CZ: In your opinion, what separates a great DJ set from a merely OK one?

RB: There are so many elements involved in this. I have seen great DJ sets where the DJ did not connect with the audience so the energy was low and I have seen sets that were not technically skilled, but the vibe was right and the audience was tuned in. I think there needs to be a balance between appropriate tracks, venue, party aesthetic, crowd, and mixing skill. This is a constantly moving target, which is one of the things that makes DJing so exciting.

CZ: What’s next for you on the musical front? Any new releases or gigs you’re able to tell us about?

RB: I’m fielding offers for several releases with 3 EPs and a full album confirmed and in various stages of development. I have a slew of live gigs in May, several of which are out-of-town debuts where I am booked along with some of my biggest influences.
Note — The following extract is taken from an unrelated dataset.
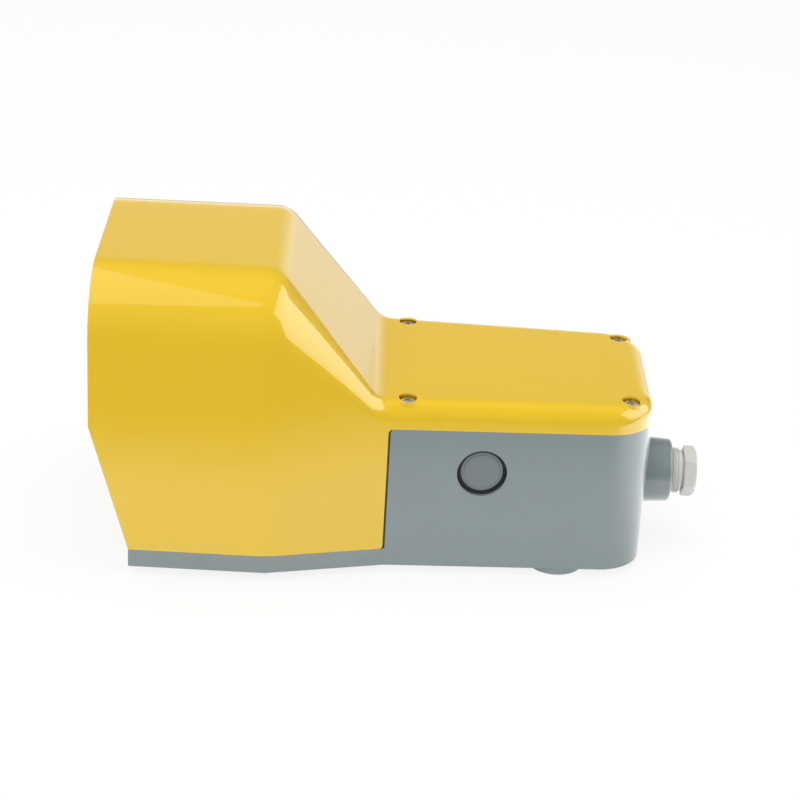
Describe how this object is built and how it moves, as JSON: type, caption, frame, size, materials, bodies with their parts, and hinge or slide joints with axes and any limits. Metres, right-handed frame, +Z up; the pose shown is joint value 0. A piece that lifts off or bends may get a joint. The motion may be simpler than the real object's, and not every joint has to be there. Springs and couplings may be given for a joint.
{
  "type": "foot switch",
  "caption": "Industrial foot switch with a toe hood over a sprung pedal, a sealed rear contact housing and one threaded cable entry.",
  "frame": {"origin": "on the floor plane, midway between the four floor fixing holes", "axes": "+X from the foot opening to the cable entry, +Z up, +Y to the left of someone looking along +X"},
  "size_m": [0.2906, 0.1334, 0.148],
  "materials": {
    "housing_plastic": "fine satin moulding grain",
    "hood_plastic": "glossy moulded yellow",
    "plug_plastic": "satin",
    "gland_plastic": "light grey moulding, satin",
    "black_rubber": "matt",
    "foot_rubber": "matt",
    "tread_rubber": "matt, ribbed",
    "zinc_steel": "zinc plated",
    "bright_steel": "ground",
    "spring_steel": "drawn wire",
    "brass": "turned",
    "contact_brass": "stamped strip",
    "bush_plastic": "natural bearing plastic",
    "pedal_plastic": "glass-filled moulding",
    "block_plastic": "matt thermoset",
    "block_lid_plastic": "matt",
    "plunger_plastic": "moulded"
  },
  "bodies": {
    "housing": {"base_housing": "housing_plastic", "hood_cover": "hood_plastic", "cover_gasket": "black_rubber", "cover_screws": "zinc_steel", "cover_inserts": "brass", "hood_screws": "zinc_steel", "foot_pads": "foot_rubber", "side_plugs": "plug_plastic", "side_plug_seals": "black_rubber", "side_plug_nuts": "zinc_steel", "gland_screw": "gland_plastic", "gland_washer": "zinc_steel", "gland_seal": "black_rubber", "pivot_pin": "bright_steel", "pin_clips": "zinc_steel", "return_spring": "spring_steel", "bump_stops": "black_rubber", "rest_buffer": "black_rubber", "rod_bush": "bush_plastic", "rod_seal": "black_rubber", "block_base": "block_plastic", "block_lid": "block_lid_plastic", "block_screws": "zinc_steel", "lid_screws": "zinc_steel", "fixed_contacts": "contact_brass", "terminal_clamps": "zinc_steel", "terminal_screws": "zinc_steel", "plunger_spring": "spring_steel"},
    "pedal": {"pedal_bushes": "bush_plastic", "pedal_plate": "pedal_plastic", "pedal_tread": "tread_rubber", "tread_screws": "zinc_steel"},
    "push_rod": {"push_rod": "bright_steel", "rod_clip": "zinc_steel"},
    "plunger": {"block_plunger": "plunger_plastic", "contact_bridges": "contact_brass"}
  },
  "joints": [
    {"name": "pedal_press", "type": "hinge", "parent": "housing", "child": "pedal", "pos_m": [-0.013, 0, 0.0385], "axis": [0, -1, 0], "range_deg": [0, 10], "stiffness_Nm_per_rad": 6, "springref_deg": -8.59, "deforming": ["return_spring"]},
    {"name": "push_rod_slide", "type": "slide", "parent": "housing", "child": "push_rod", "axis": [1, 0, 0], "range_m": [0, 0.003]},
    {"name": "plunger_slide", "type": "slide", "parent": "housing", "child": "plunger", "axis": [1, 0, 0], "range_m": [0, 0.003], "deforming": ["plunger_spring"]}
  ],
  "couplings": [
    {"joint": "push_rod_slide", "follows": "pedal_press", "m_per_rad": 0.017},
    {"joint": "plunger_slide", "follows": "pedal_press", "m_per_rad": 0.017}
  ]
}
I am also in the process of booking a European tour, with one show confirmed, I am going to be in Europe for the whole month of September, so holler at me!!

CZ: Any new music (of any kind) that you’re really feeling and would like to gush about?

RB: Damn there is so so much, this one is always hard because I am a rabid music fan and am constantly looking for new, exciting tunes. I’ve really been into Powder, the Japanese producer and DJ. I love how she structures her tracks. I open my mix with a track by a young producer out of NYC named AceMo. The release that features the track I played is coming out on April 24th.

CZ: Last but not least, if there’s one thing about Bermuda — food, place, people, weather, attitude, anything — you could transport into the Bay Area, what would it be?

RB: The beaches, the water, and more black people.